-- begin --

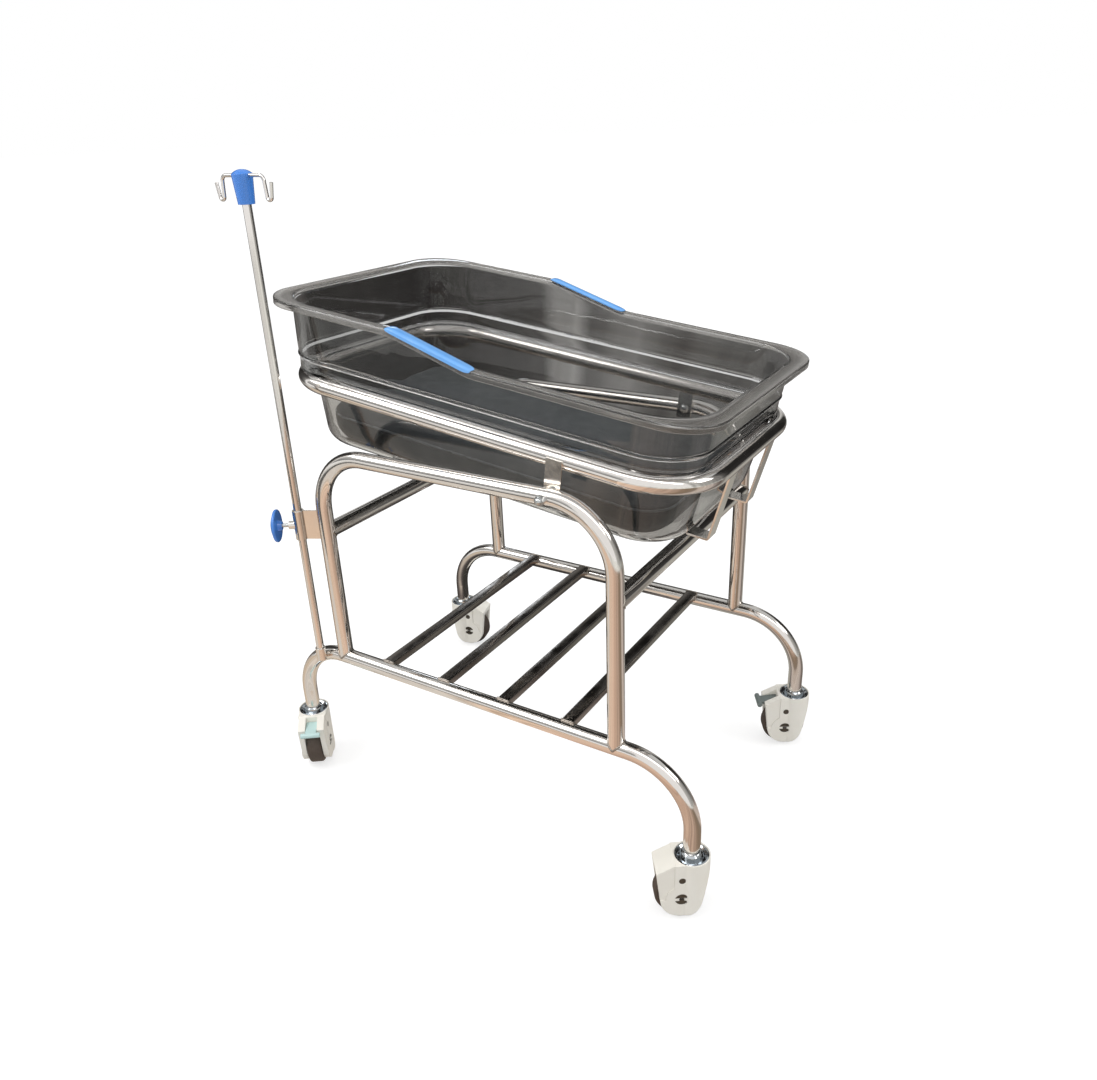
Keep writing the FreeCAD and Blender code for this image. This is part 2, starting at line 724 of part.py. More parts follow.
def caster_stem():
    """Pressed swivel cup, plug in the tube's end above it and kingpin below it."""
    r_cup = cup_d / 2 - cup_clear
    r_boss = boss_rim_d / 2
    bore_r = tube_r - tube_wall - running_fit
    z0 = cup_floor + cup_clear
    points = [V(0, 0, z0 - kingpin_len), V(kingpin_d / 2, 0, z0 - kingpin_len),
              V(kingpin_d / 2, 0, z0), V(r_cup - cup_wall, 0, z0), V(r_cup, 0, z0 + cup_wall),
              V(r_cup, 0, caster_h - 1.0), V(r_cup - cup_wall, 0, caster_h - 0.5),
              V(r_boss + 1.5, 0, z0 + cup_wall + 2.5), V(r_boss, 0, tube_end_z - 2.0),
              V(r_boss - 2.0, 0, tube_end_z), V(bore_r, 0, tube_end_z),
              V(bore_r, 0, tube_end_z + stem_len - 3.0), V(bore_r - 3.0, 0, tube_end_z + stem_len),
              V(0, 0, tube_end_z + stem_len)]
    return Part.Face(Part.makePolygon(points + points[:1])).revolve(V(0, 0, 0), Z, 360)


def fork_outline():
    """Side view of the fork: collar, fender, rear edge, round lobe and waist."""
    r = collar_d / 2
    front_low = V(r, 0, caster_h - collar_skirt)
    rear_top = V(fender_x, 0, fender_z)
    lobe = V(axle_x, 0, axle_z)

    def touch(point, side):
        """Where a line from the point touches the lobe's circle."""
        away = point - lobe
        swing = math.acos(cheek_r / away.Length)
        turn = math.atan2(away.z, away.x) + side * swing
        return lobe + V(math.cos(turn), 0, math.sin(turn)) * cheek_r

    rear_touch = touch(rear_top, 1)
    front_touch = touch(front_low, -1)
    bottom = lobe - V(0, 0, cheek_r)
    edges = [Part.LineSegment(V(-r, 0, caster_h), V(r, 0, caster_h)).toShape(),
             Part.LineSegment(V(r, 0, caster_h), front_low).toShape(),
             Part.LineSegment(front_low, front_touch).toShape(),
             Part.Arc(front_touch, bottom, rear_touch).toShape(),
             Part.LineSegment(rear_touch, rear_top).toShape(),
             Part.LineSegment(rear_top, V(-r, 0, caster_h)).toShape()]
    return Part.Wire(edges)


def caster_fork(brake):
    """Moulded fork: a round collar over two cheeks, hollow for the wheel."""
    side = Part.Face(fork_outline()).extrude(V(0, collar_d, 0))
    side.translate(V(0, -collar_d / 2, 0))
    low = axle_z - cheek_r - 1.0
    plan = Part.makeCylinder(collar_d / 2, caster_h, V(0, 0, low))
    slab = block(fender_x - 2.0, collar_d * 0.2, -fork_w / 2, fork_w / 2, low, caster_h + 1.0)
    rear_edges = [e for e in slab.Edges
                  if abs(e.CenterOfMass.x - fender_x + 2.0) < 1e-3
                  and abs(abs(e.tangentAt(e.FirstParameter).z) - 1) < 1e-6]
    fork = side.common(plan.fuse(slab.makeFillet(6.0, rear_edges)))
    cavity_r = wheel_d / 2 + cavity_gap
    fork = fork.cut(bar_across(axle_x, axle_z, 2 * cavity_r, -cheek_in, cheek_in))
    fork = fork.cut(block(axle_x - 2 * cavity_r, axle_x, -cheek_in, cheek_in, 0,
                          axle_z + cavity_r))
    fork = fork.cut(block(axle_x - cavity_r, axle_x + 2 * cavity_r, -cheek_in, cheek_in, 0,
                          axle_z))
    fork = fork.cut(cylinder(V(0, 0, cup_floor), Z, cup_d, cup_depth + 1.0))
    fork = fork.cut(cylinder(V(0, 0, cup_floor - kingpin_len - 1.0), Z,
                             kingpin_d + 2 * running_fit, kingpin_len + 2.0))
    fork = fork.cut(bar_across(axle_x, axle_z, axle_d, -fork_w / 2, fork_w / 2))
    for way in (-1, 1):
        fork = fork.cut(cap_pocket(way)).cut(rivet(way)).cut(rear_panel(way))
    if brake:
        slot = pedal_w / 2 + pedal_gap
        fork = fork.cut(block(fender_x - 10.0, pedal_front + pedal_gap, -slot, slot,
                              pedal_pivot_z - 18.0, caster_h))
        fork = fork.cut(pedal_pin())
    return fork


def cap_pocket(way):
    """Round pocket at the axle's end, in two halves either side of a bar."""
    y = way * (fork_w / 2 - cap_depth)
    disc = cylinder(V(axle_x, y, axle_z), Y * way, cap_d, cap_depth + 1.0)
    bar = block(axle_x - cap_d, axle_x + cap_d, -fork_w, fork_w, axle_z - cap_bar / 2,
                axle_z + cap_bar / 2)
    return disc.cut(bar)


def rear_panel(way):
    """Shallow set-back of the cheek behind the swivel and above the lobe."""
    y0 = way * (fork_w / 2 - panel_step)
    y1 = way * (fork_w / 2 + 2.0)
    x1 = axle_x - cap_d / 2 - 1.0
    panel = block(fender_x - 4.0, x1, min(y0, y1), max(y0, y1), axle_z, caster_h)
    return panel.cut(bar_across(axle_x, axle_z, 2 * (cheek_r - 7.0), -fork_w, fork_w))


def axle():
    half = fork_w / 2 - cap_depth
    return bar_across(axle_x, axle_z, axle_d, -half, half)


def axle_cap(way):
    """Dark insert of the pocket, flush less a millimetre, in two halves."""
    return cap_pocket(way).common(cylinder(V(axle_x, way * (fork_w / 2 - cap_depth), axle_z),
                                           Y * way, cap_d, cap_depth - 1.0))


def rivet(way):
    """Blind rivet in the cheek, above the axle."""
    y = way * (fork_w / 2 - rivet_depth)
    return cylinder(V(axle_x, y, axle_z + rivet_rise), Y * way, rivet_d, rivet_depth)


def wheel_core():
    """Spoked-disc core: a rim, a web and a hub that runs on the axle."""
    half = tread_w / 2
    r_rim = wheel_d / 2 - tread_t
    rim = bar_across(axle_x, axle_z, 2 * r_rim, -half, half)
    rim = rim.cut(bar_across(axle_x, axle_z, 2 * (r_rim - 4.0), -half, half))
    web = bar_across(axle_x, axle_z, 2 * (r_rim - 4.0), -2.5, 2.5)
    hub = bar_across(axle_x, axle_z, core_hub_d, -cheek_in + turning_gap, cheek_in - turning_gap)
    core = rim.fuse(web).fuse(hub)
    return core.cut(bar_across(axle_x, axle_z, axle_d + 2 * running_fit, -fork_w, fork_w))


def wheel_tread():
    """Tread with a flat running face and round shoulders."""
    half = tread_w / 2
    r = wheel_d / 2
    solid = bar_across(axle_x, axle_z, wheel_d, -half, half)
    rims = [e for e in solid.Edges if e.Closed]
    solid = solid.makeFillet(tread_t * 0.6, rims)
    return solid.cut(bar_across(axle_x, axle_z, 2 * (r - tread_t), -half, half))


def pedal_pin():
    return bar_across(pedal_pivot_x, pedal_pivot_z, pedal_pin_d, -fork_w / 2 + 5.0,
                      fork_w / 2 - 5.0)


def brake_pedal():
    """Rocking pedal: a plate in the fender's slot, a foot bar behind and a shoe below."""
    half = pedal_w / 2
    top_z = pedal_pivot_z + pedal_t - 1.0
    plate = profile_across([(pedal_front, pedal_pivot_z - 3.0), (pedal_front, top_z),
                            (pedal_bar_x, pedal_bar_z + 2.5), (pedal_bar_x, pedal_bar_z - 2.5)],
                           2 * half)
    bar = bar_across(pedal_bar_x, pedal_bar_z, pedal_bar_d, -pedal_bar_w / 2, pedal_bar_w / 2)
    ends = [e for e in bar.Edges if e.Closed]
    bar = bar.makeFillet(1.5, ends)
    shoe = bar_across(pedal_pivot_x - 3.0, pedal_pivot_z - 6.0, 2 * pedal_shoe_r, -half, half)
    pedal = plate.fuse(shoe).fuse(bar)
    return pedal.cut(bar_across(pedal_pivot_x, pedal_pivot_z, pedal_pin_d + 2 * running_fit,
                                -fork_w, fork_w))


def caster_parts(brake):
    """All of one caster's pieces, by name."""
    fasteners = rivet(-1).fuse(rivet(1))
    if brake:
        fasteners = Part.makeCompound([rivet(-1), rivet(1), pedal_pin()])
    parts = {
        "stem": caster_stem(),
        "fork": caster_fork(brake),
        "axle": axle(),
        "axle_caps": Part.makeCompound([axle_cap(-1), axle_cap(1)]),
        "rivets": fasteners,
        "wheel_core": wheel_core(),
        "wheel_tread": wheel_tread(),
    }
    if brake:
        parts["brake_pedal"] = brake_pedal()
    return parts


# ------------------------------------------------------------------------ build it all

os.makedirs("parts", exist_ok=True)

for side, label in ((-1, "near"), (1, "far")):
    save("rail_" + label, side_rail(side))
    save("arch_" + label, side_arch(side))

for end in ("head", "foot"):
    save("cross_bar_" + end, cross_bar(end))

for index in range(slat_count):
    save("shelf_slat_" + str(index + 1), shelf_slat(index))

save("pivot_bolts", Part.makeCompound([pivot_bolt(-1), pivot_bolt(1)]))
save("pivot_washers", Part.makeCompound([saddle_washer(-1), saddle_washer(1)]))
save("pivot_nuts", Part.makeCompound([pivot_nut(-1), pivot_nut(1)]))

ring_parts = {
    "tub_ring": ring_tube(),
    "pivot_strap_near": pivot_strap(),
    "pivot_strap_far": mirrored(pivot_strap()),
    "foot_strap_near": foot_strap().translated(V(0, -foot_strap_y, 0)),
    "foot_strap_far": foot_strap().translated(V(0, foot_strap_y, 0)),
    "tub": tub(),
    "mattress": mattress(),
    "rim_grip_near": rim_grip(),
    "rim_grip_far": mirrored(rim_grip()),
}
for name, shape in ring_parts.items():
    save(name, shape.transformed(ring_place.toMatrix()))

save("pole_foot_cup", foot_cup())
save("pole_rod", pole_rod())
save("pole_hub", hook_hub())
save("pole_hooks", hooks())
save("clamp_sleeve", clamp_sleeve())
save("clamp_plate", clamp_plate())
save("clamp_screw", clamp_screw())
save("clamp_knob", clamp_knob())

for name, setting in casters.items():
    end, side = name.split("_")
    place = FreeCAD.Placement(V(stem_x[end], side_y if side == "far" else -side_y, 0),
                              FreeCAD.Rotation(Z, setting["turn"]))
    for part, shape in caster_parts(setting["brake"]).items():
        save("caster_" + name + "_" + part, shape.transformed(place.toMatrix()))
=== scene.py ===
# %% [markdown]
# # A hospital bassinet, dressed for its picture
# A bassinet is a clear plastic tub that lies in a ring of tube on a trolley of bent stainless
# tube with four casters.  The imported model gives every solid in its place.  This lesson gives
# those solids their finishes, and makes again the pieces whose real form is softer than a plain
# solid: the moulded tub, its mattress and grips, the shelf bars and the beads of weld.
# Lengths are in metres, and a name that ends in _mm is in millimetres.

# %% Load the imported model
import bpy
import bmesh
import math
import numpy as np
from mathutils import Matrix, Vector
from mathutils.bvhtree import BVHTree


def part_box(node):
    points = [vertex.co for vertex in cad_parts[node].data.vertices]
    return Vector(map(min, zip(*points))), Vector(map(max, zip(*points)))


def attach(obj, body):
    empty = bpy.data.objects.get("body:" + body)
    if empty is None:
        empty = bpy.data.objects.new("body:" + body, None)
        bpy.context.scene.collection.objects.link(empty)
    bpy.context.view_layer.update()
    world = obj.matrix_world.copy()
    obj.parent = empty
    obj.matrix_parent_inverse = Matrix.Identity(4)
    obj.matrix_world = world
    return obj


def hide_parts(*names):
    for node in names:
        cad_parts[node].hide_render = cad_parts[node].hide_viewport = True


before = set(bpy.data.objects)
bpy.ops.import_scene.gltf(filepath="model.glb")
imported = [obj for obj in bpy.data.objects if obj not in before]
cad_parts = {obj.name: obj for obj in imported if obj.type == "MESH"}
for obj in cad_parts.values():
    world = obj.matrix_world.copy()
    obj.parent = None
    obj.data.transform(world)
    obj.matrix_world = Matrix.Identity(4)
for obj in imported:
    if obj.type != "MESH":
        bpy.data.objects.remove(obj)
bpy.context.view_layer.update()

# %% [markdown]
# ## The camera
# It stands to the near side of the foot end, a little above the tub's rim, and looks down.
# Three angles turn it: round the upright, down from level, and a slight lean of the picture.

# %% Camera
yaw, pitch, lean = (math.radians(a) for a in (-32.62, 24.71, -2.36))
ahead = Vector((math.sin(yaw) * math.cos(pitch), math.cos(yaw) * math.cos(pitch),
                -math.sin(pitch)))
level = Vector((math.cos(yaw), -math.sin(yaw), 0))
above = level.cross(ahead)
right = level * math.cos(lean) + above * math.sin(lean)
up = above * math.cos(lean) - level * math.sin(lean)

lens = bpy.data.cameras.new("camera")
lens.sensor_fit = "HORIZONTAL"
lens.sensor_width = 36.0
lens.lens = 29.78
lens.clip_start = 0.05
camera = bpy.data.objects.new("camera", lens)
camera.matrix_world = Matrix((right, up, -ahead)).transposed().to_4x4()
camera.location = (0.747, -1.160, 1.054)
bpy.context.scene.collection.objects.link(camera)
bpy.context.scene.camera = camera
bpy.context.scene.view_settings.view_transform = "Standard"
print("camera at", tuple(camera.location))

# %% [markdown]
# ## Short tools
# Colours are written as hex values, as a paint card gives them, and a shader wants them
# linear.  Two functions add nodes, with their settings and what feeds their inputs.  The
# others show a mesh as an object that stays at the origin, with its place in its mesh, and
# make what its modifiers did a part of the mesh.

# %% Colours and nodes
NOISE_LOW, NOISE_HIGH = 0.3, 0.7      # a noise texture's values keep mostly between these


def linear(card):
    """An sRGB hex colour as the linear RGBA that a shader wants."""
    parts = [int(card[i:i + 2], 16) / 255 for i in (1, 3, 5)]
    return tuple(p / 12.92 if p <= 0.04045 else ((p + 0.055) / 1.055) ** 2.4
                 for p in parts) + (1.0,)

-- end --

Given problem —
Search the data above for the word "Identity", then gather each line in which it appears.

Answer —
    obj.matrix_parent_inverse = Matrix.Identity(4)
    obj.matrix_world = Matrix.Identity(4)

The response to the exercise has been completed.